Red Hat is like the 10,000 pound gorilla in the world of Enterprise Linux, and traditionally has walked a fine line (well, mind you) in bringing open source to the table against enterprise proprietary vendors.

Other open source competitors like SUSE and Canonical have much smaller revenues, so Red Hat could be seen as having a bit more influence over Linux's overall direction (they employ a ton of devs, they have a ton of resources). Case in point, the systemd controversy.

There's also a historic argument that one cannot trust FOSS in the hands of any corporation, but we start getting into more philosophical and nearly-religious debate at that point.
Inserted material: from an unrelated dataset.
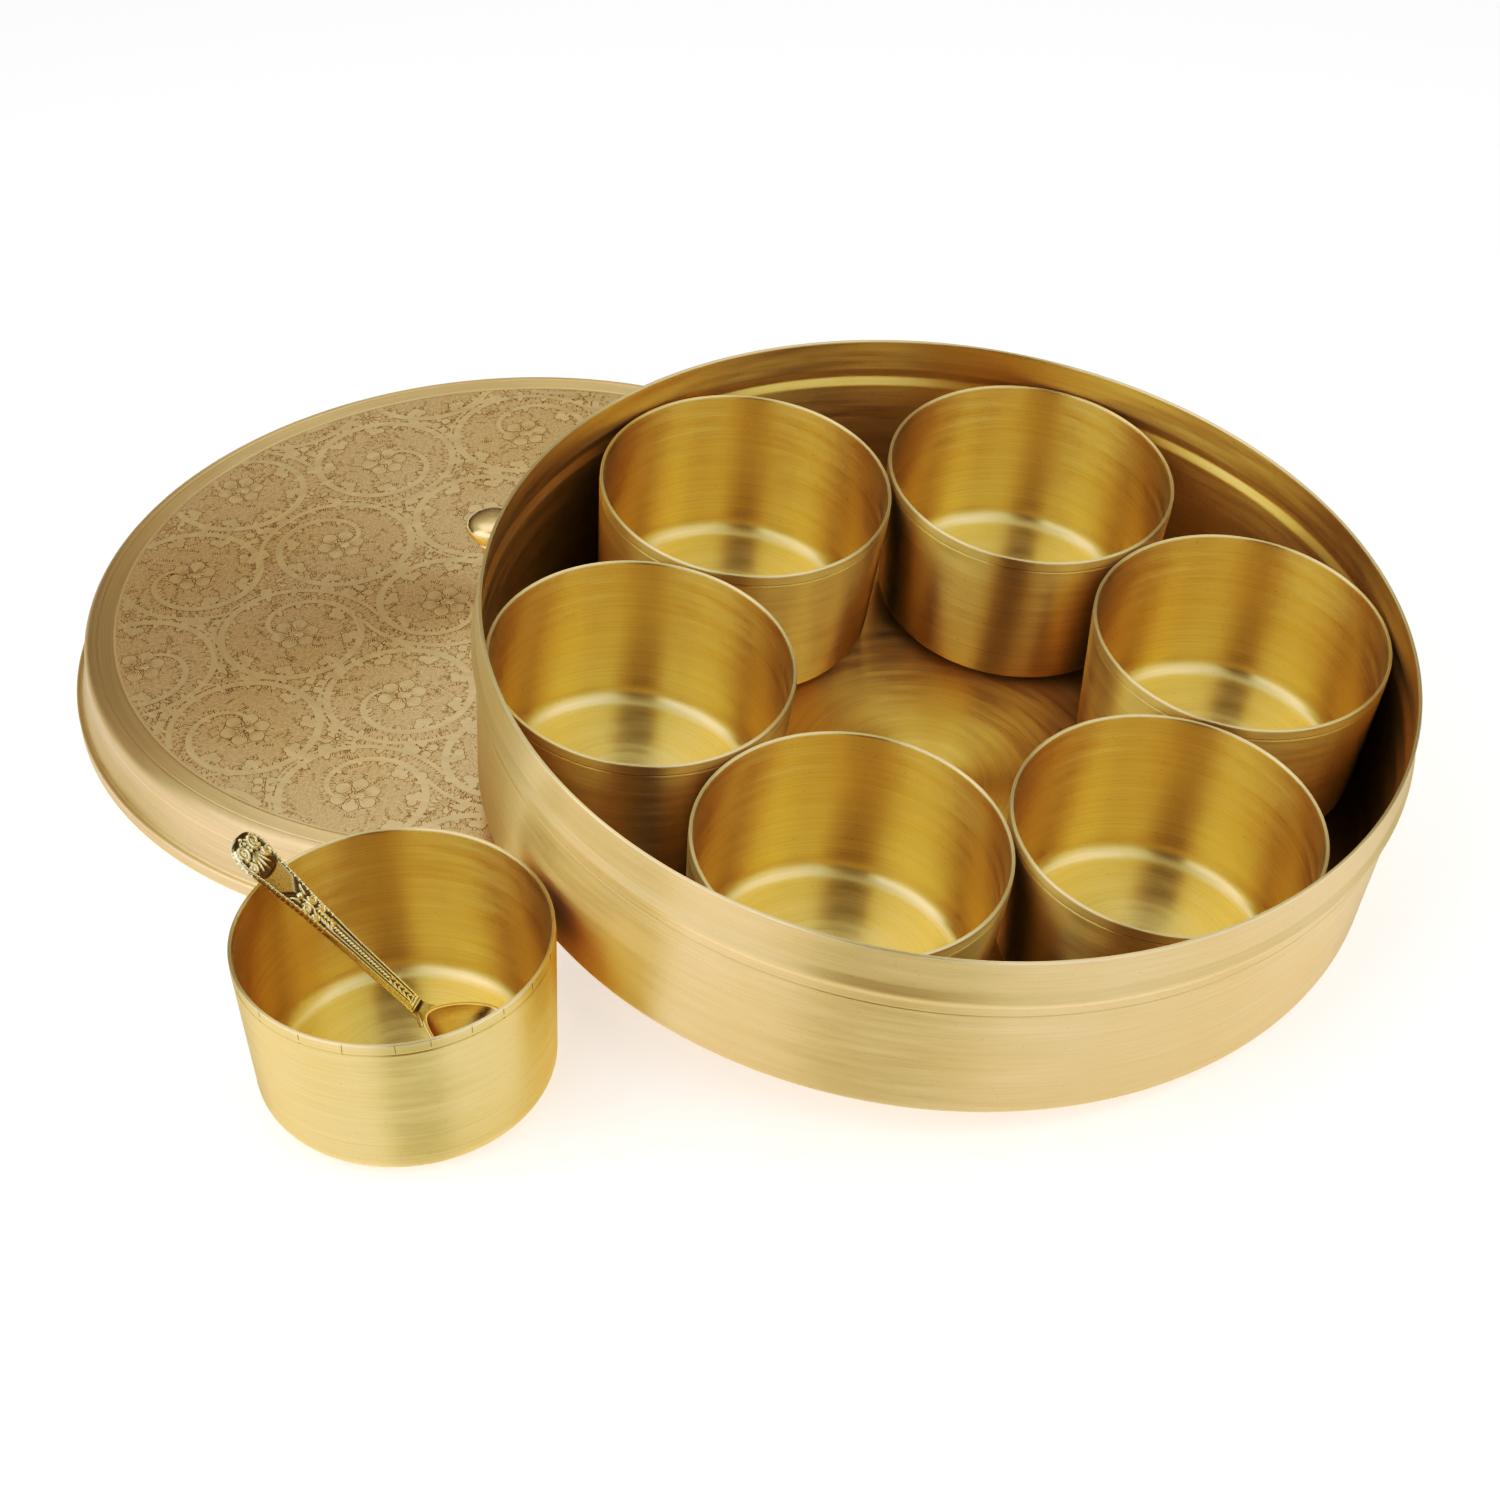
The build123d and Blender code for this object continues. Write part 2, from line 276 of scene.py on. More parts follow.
def makeBrassTone():
    tree, given, result = newTree(
        "ShaderNodeTree", "brassTone",
        [
            ("Pale", "Color", (0.9, 0.72, 0.36, 1)), ("Deep", "Color", (0.8, 0.6, 0.25, 1)),
            ("Speck", "Color", (0.2, 0.12, 0.04, 1)), ("Specks", "Float", 0.25),
        ],
        [("Color", "Color")],
    )
    where = addNode(tree, "ShaderNodeTexCoord").outputs["Object"]
    patches = mapRange(tree, noise(tree, where, toneNoise["patches"], 3.0), *toneNoise["patchRange"])
    specks = mapRange(tree, noise(tree, where, toneNoise["specks"], 1.0), *toneNoise["speckRange"])
    tone = mixColor(tree, patches, given["Pale"], given["Deep"])
    share = product(tree, specks, given["Specks"])
    tree.links.new(mixColor(tree, share, tone, given["Speck"]), result["Color"])
    return tree


turnedGrain = makeTurnedGrain()
brassTone = makeBrassTone()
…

> Red Hat is like the 10,000 pound gorilla in the world of Enterprise Linux, and traditionally has walked a fine line (well, mind you)

I'm not particularly fond of this latest move but I'm unconvinced they've fallen off the line yet.

Even with this decision in place I believe that Red Hat will still be by far a net positive to have around for open source overall.

They could change my mind about that, certainly, but they'd have to make a substantially more egregious move to do so.

Not RHEL compatibility, because that's what Stream also has, the bug-for-bug similar behaviour is wanted when you have RHEL servers but test on Centos without having to bother with licenses or terms.
If you have RHEL in production, you are already allowed to install it on test servers without restrictions. Or so I'm told.